Difficile de ne pas penser à tous ces vêtements “made in China” proposés par les plus grandes enseignes en observant celles et ceux qui usent leurs plus belles années à les fabriquer. Au second degré, Jeunesse (Le printemps) apparaît comme un film politique audacieux qui met en évidence une organisation du travail digne des pires heures de la Révolution industrielle, sans durée légale ni avantages sociaux d’aucune sorte. Certes, ces jeunes gens paraissent insouciants et parfois même enthousiastes, mais ils sont également corvéables à merci et à ce point décérébrés qu’il ne leur vient jamais à l’idée de contester leur statut, sinon en bavardant et en s’amusant comme les adolescents qu’ils sont restés pour la plupart. C’est le prix à payer par leurs employeurs, parfois dans l’incapacité de les rémunérer, aussi bas puissent être leurs salaires, ce qui ne fait que contribuer à les rendre encore plus dépendants d’un système machiavélique qui les prend en charge au point de les traiter comme des détenus dans cette prison sans barreaux où le règlement des ouvriers rémunérés à la pièce afin de stimuler leur productivité n’intervient que deux fois par an. Significativement, le réalisateur parti à l’origine pour un tournage de six mois a passé plusieurs années dans ce labyrinthe en accumulant une matière considérable qui doit nourrir deux autres chapitres intitulés Amer et Le retour. Une immersion radicale dans l’arrière-boutique d’un “miracle économique” que les Chinois eux-mêmes n’auront évidemment pas l’autorisation de découvrir, mais qui s’adresse au reste du monde et devrait contribuer à infléchir nos réflexes consuméristes ou tout au moins nous donner à réfléchir.

Jean-Philippe Guerand





Commentaires

Posts les plus consultés de ce blog

Le paradis des rêves brisés

La confession qui suit est bouleversante… © A Medvedkine Elle est le fait d’une jeune fille de 22 ans, Anna Bosc-Molinaro, qui a travaillé pendant cinq années à différents postes d’accueil à la Cinémathèque Française dont elle était par ailleurs une abonnée assidue. Au-delà de ce lieu mythique de la cinéphilie qui confie certaines tâches à une entreprise de sous-traitance aux méthodes pour le moins discutables, CityOne (http://www.cityone.fr/) -dont une responsable non identifiée s’auto-qualifie fièrement de “petit Mussolini”-, sans nécessairement connaître les dessous répugnants de ses “contrats ponctuels”, cette étudiante éprise de cinéma et idéaliste s’est retrouvée au cœur d’un mauvais film des frères Dardenne, victime de l'horreur économique dans toute sa monstruosité : harcèlement, contrats précaires, horaires variables, intimidation, etc. Ce n’est pas un hasard si sa vidéo est signée Medvedkine, clin d’œil pertinent aux fameux groupes qui signèrent dans la mouva...

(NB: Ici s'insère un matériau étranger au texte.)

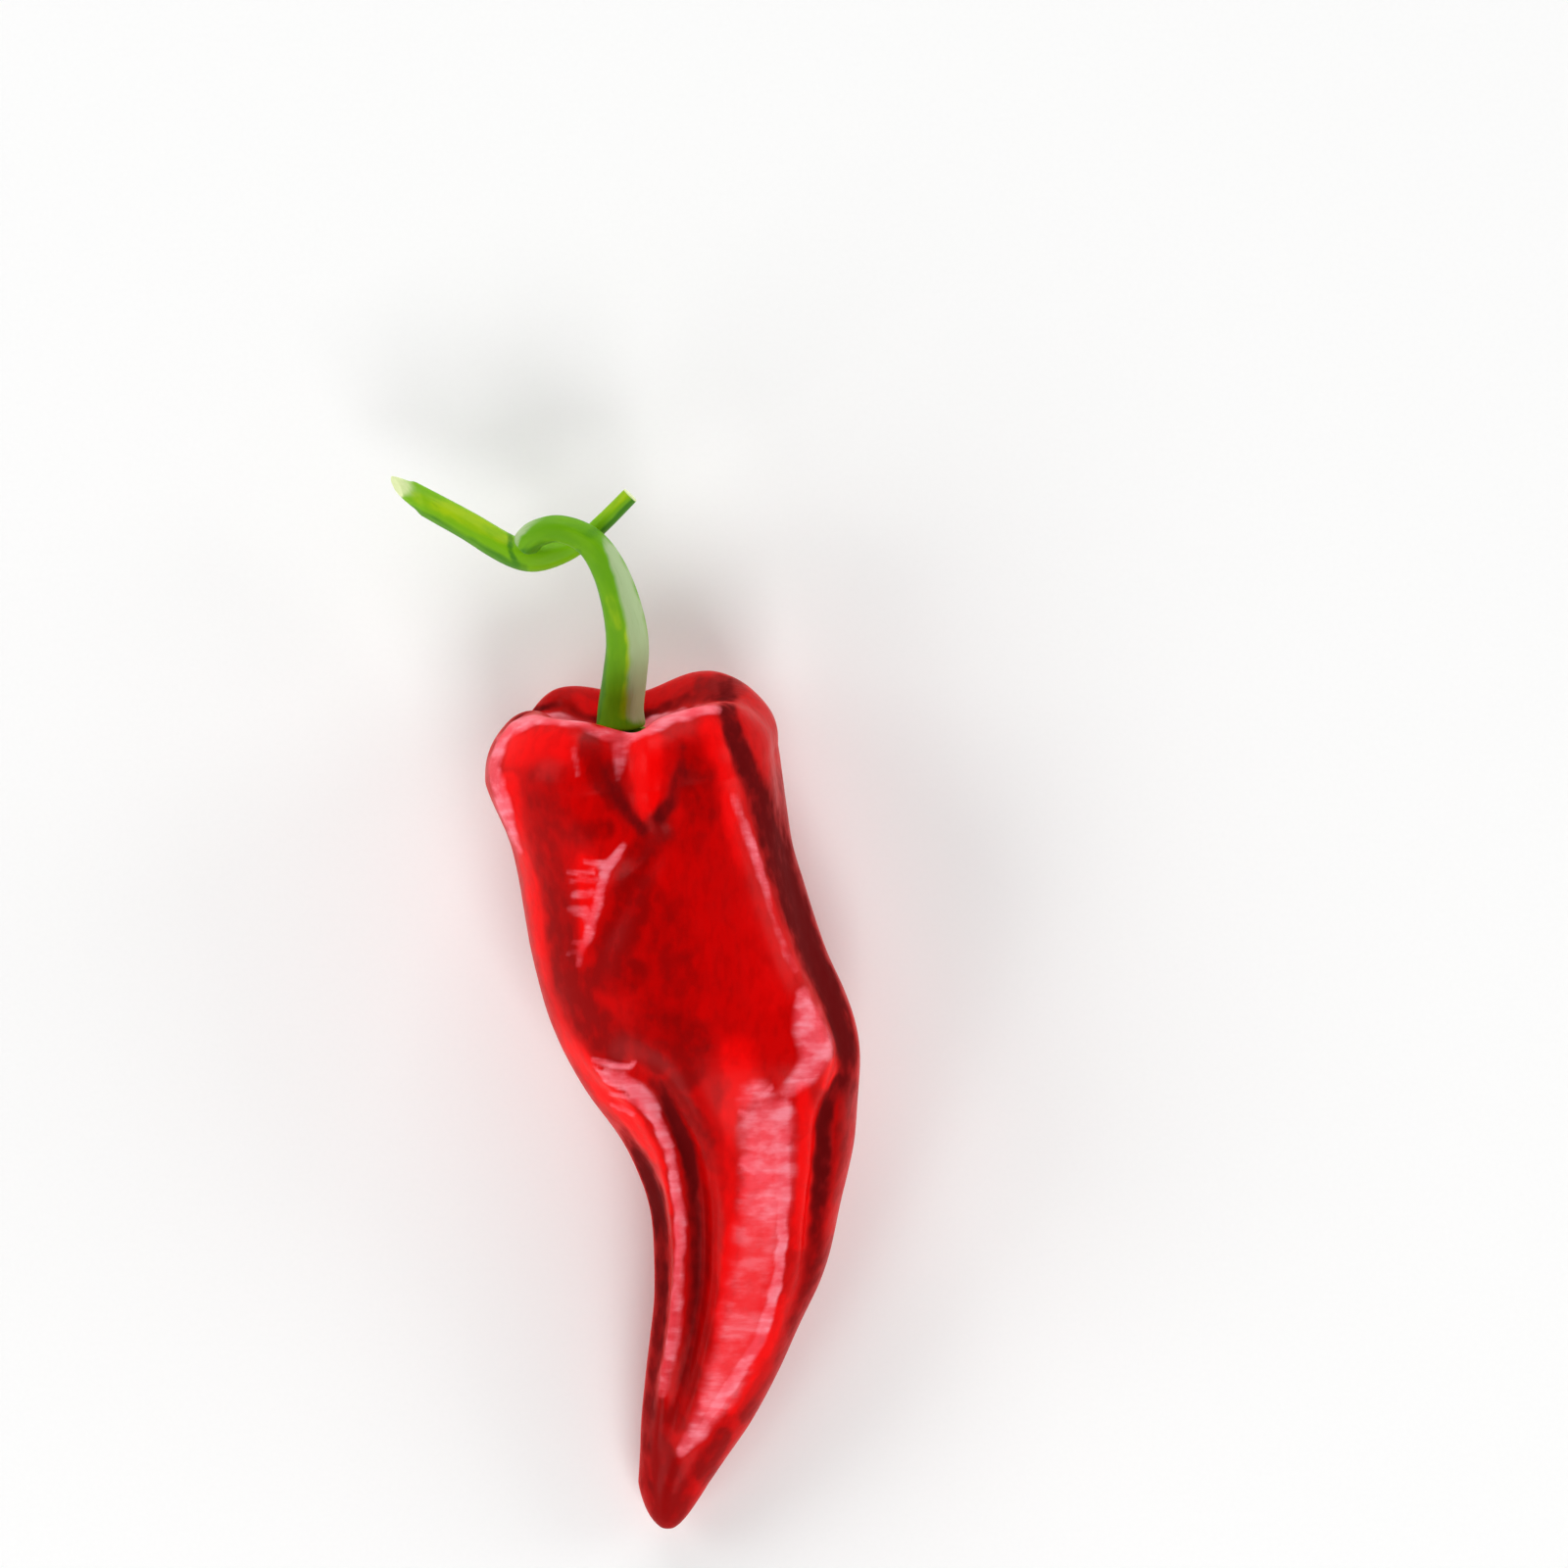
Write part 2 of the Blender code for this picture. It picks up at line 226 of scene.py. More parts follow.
# Tones that lie along the pod's lobes, as strokes laid from above: (x, y, strength, half-width).
# Painted light: brighter red where the lobes stand out towards the light.
LIT_LOBE_STROKES = [
    # left lobe of the crown
    [(-13.6, 33, 0.9, 2.4), (-9, 33.5, 0.9, 2.6)],
    # left edge, and on down the outside of the cord
    [(-14.8, 29, 0.8, 1.3), (-13.8, 22, 0.6, 1), (-11.8, 14, 0.8, 1.1), (-10.7, 8, 0.9, 1.1),
     (-9, 1, 0.5, 1), (-6.8, -5, 0.9, 1.3), (-2.6, -10.5, 1, 1.4), (0, -13.4, 1, 1.2), (2, -16, 0.9, 1.1),
     (4.1, -19.5, 0.8, 0.7), (4.9, -23, 0.7, 0.45), (5.4, -26, 0.5, 0.4)],
    # wedge
    [(2.4, 33.2, 1, 2.3), (2.7, 29, 1, 2), (2.5, 26, 0.9, 1.4), (2.2, 24.6, 0.6, 0.7)],
    # right lobe of the crown, and on down its edge
    [(10.5, 35.6, 0.8, 1.5), (12.3, 31, 0.7, 1.3), (13, 28, 0.9, 1.2), (13.4, 23, 0.8, 1.1),
     (14.8, 18, 0.4, 1.2)],
    # left side of the tail's ridge
    [(14, -5.5, 0.8, 2.4), (15, -9.5, 1, 2.2), (13, -13, 0.9, 1.1), (13, -18, 0.4, 0.9),
     (13.1, -24, 0.5, 0.9), (13.2, -30, 1, 1), (12.7, -36, 0.8, 1.1), (11.8, -42, 0.8, 1)],
    # between the tail's ridge and the right seam
    [(22.3, -10, 0.8, 0.9), (22.7, -14, 0.9, 1), (22.5, -20, 0.9, 1), (22.2, -25, 0.9, 1),
     (21.6, -30, 0.7, 0.9)],
    [(19.9, -37, 0.6, 0.8), (17.9, -43, 0.9, 0.9), (15.5, -47.5, 0.8, 0.8), (13, -51.5, 0.7, 0.7)],
    # below the knee
    [(26.4, -6.6, 0.9, 0.8), (25.3, -9.4, 0.8, 0.9)],
    # tail's ridge
    [(17.5, -16, 0.6, 2.6), (16.6, -28, 1, 2.9), (15.6, -38, 1, 2.9), (13.4, -45, 1, 2.4),
     (10.8, -51, 0.9, 1.6)],
    # slanting fold
    [(-5, 18.2, 0.9, 1.6), (-4.6, 14.5, 0.9, 1.5), (-5, 11, 0.7, 1), (-5.6, 7.6, 0.6, 0.7)],
    # crown's lobe behind the left one
    [(-6.8, 39.6, 0.6, 0.8), (-4.7, 38.3, 1, 1)],
    # between the middle and the right edge
    [(17, 12, 0.35, 3), (18, 2, 0.35, 3.5)],
]
# Painted shade: darker red where the lobes turn from the light, beside the wedge and fold, at the tip and on
# the flanks, with darker mottling down the middle.
SHADE_AND_MOTTLE_STROKES = [
    # left of the wedge
    [(-4.8, 34, 0.9, 1.3), (-3.6, 29.5, 1, 1.7), (-1.8, 26.4, 0.8, 1.2)],
    # right of the wedge
    [(7.8, 32.5, 0.8, 1.4), (8.6, 29, 0.9, 2.4), (9.6, 25, 0.7, 2), (8, 21, 0.4, 2)],
    # right of the slanting fold
    [(4.4, 22.4, 0.8, 2), (1.6, 19.6, 0.8, 2), (1, 14.5, 1, 2.8), (-0.2, 10.5, 1, 2.6), (-1.9, 7.5, 1, 2.2),
     (-2.2, 4.8, 1, 2)],
    # left of the fold
    [(-10.6, 22, 0.6, 1.8), (-8.8, 15, 0.8, 1.8), (-8.2, 8, 1, 1.9), (-7.2, 3, 1, 2.3), (-5, -1, 0.9, 2.6),
     (-1.5, -4.5, 0.9, 2.6)],
    # below the fold
    [(-4.5, 4, 0.8, 2), (0.5, 4.5, 0.9, 2.5)],
    # the middle
    [(5, 13, 0.6, 3), (6, 4, 0.6, 4), (4, -2, 0.7, 4), (8, -4.5, 0.9, 3.2), (7, -9, 0.9, 2)],
    # beside the cord, from its top to the tip
    [(1.6, -4.8, 0.8, 1.3), (4.2, -7, 1, 1.4)],
    [(4.2, -9.7, 0.9, 1), (7.4, -12, 0.9, 1.4), (10, -16.5, 0.9, 1.3), (10.2, -22, 0.3, 1.2),
     (10, -31, 0.7, 1.2), (9.8, -37, 0.5, 1.3), (9, -43, 0.8, 1.3), (7.6, -48.5, 1, 1.2), (6, -53, 1, 1.4)],
    # tip
    [(4, -51, 0.9, 1.2), (3.8, -56, 1, 1.6), (5, -61, 1, 2.8), (5.3, -67, 1, 3)],
    [(12.2, -54.5, 0.9, 1), (9.6, -59.5, 1, 1.8)],
    # tail's right flank
    [(14.8, -52.5, 0.9, 0.8), (18.4, -48, 0.6, 0.8), (22.5, -38, 0.8, 1.2), (25.5, -30, 0.7, 1.2)],
    # crown's lobe behind the right one
    [(9.5, 41.2, 0.9, 1.2), (13.5, 41, 1, 1.6)],
    # right flank
    [(20.5, 28, 0.8, 3), (24, 15, 0.8, 3), (28, 2, 0.6, 2)],
    [(28.2, -10, 0.9, 1.3), (27.6, -14, 0.9, 1.2), (26.8, -19, 0.7, 1), (26, -24, 0.6, 1)],
    # left lobe
    [(-10.5, 30, 0.5, 2.4), (-10.2, 25.5, 0.6, 2.8), (-7, 22.5, 0.5, 2), (-2.6, 23, 0.7, 1.4)],
    # right of the middle
    [(10, 19, 0.2, 4), (12, 10, 0.15, 4.5), (12, 2, 0.2, 4.5)],
]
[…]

Berlinale Jour 2 - Mardi 2 mars 2021

Mr Bachmann and His Class (Herr Bachmann und seine Klasse) de Maria Speth (Compétition) Documentaire. 3h37 Dieter Bachmann est enseignant à l’école polyvalente Georg-Büchner de Stadtallendorf, dans le Nord de la province de Hesse. Au premier abord, il ressemble à un rocker sur le retour et mêle d’ailleurs à ses cours la pratique des instruments de musique qui l’entourent. Ses élèves sont pour l’essentiel des enfants de la classe moyenne en majorité issus de l’immigration. Une particularité qu’il prend constamment en compte pour les aider à s’intégrer dans cette Allemagne devenue une tour de Babel, sans perdre pour autant de vue leurs racines. La pédagogie exceptionnelle de ce professeur repose sur son absence totale de préjugés et sa foi en une jeunesse dont il apprécie et célèbre la diversité. Le documentaire fleuve que lui a consacré la réalisatrice allemande Maria Speth se déroule le temps d’une année scolaire au cours de laquelle le prof et ses élèves vont apprendre à se connaître...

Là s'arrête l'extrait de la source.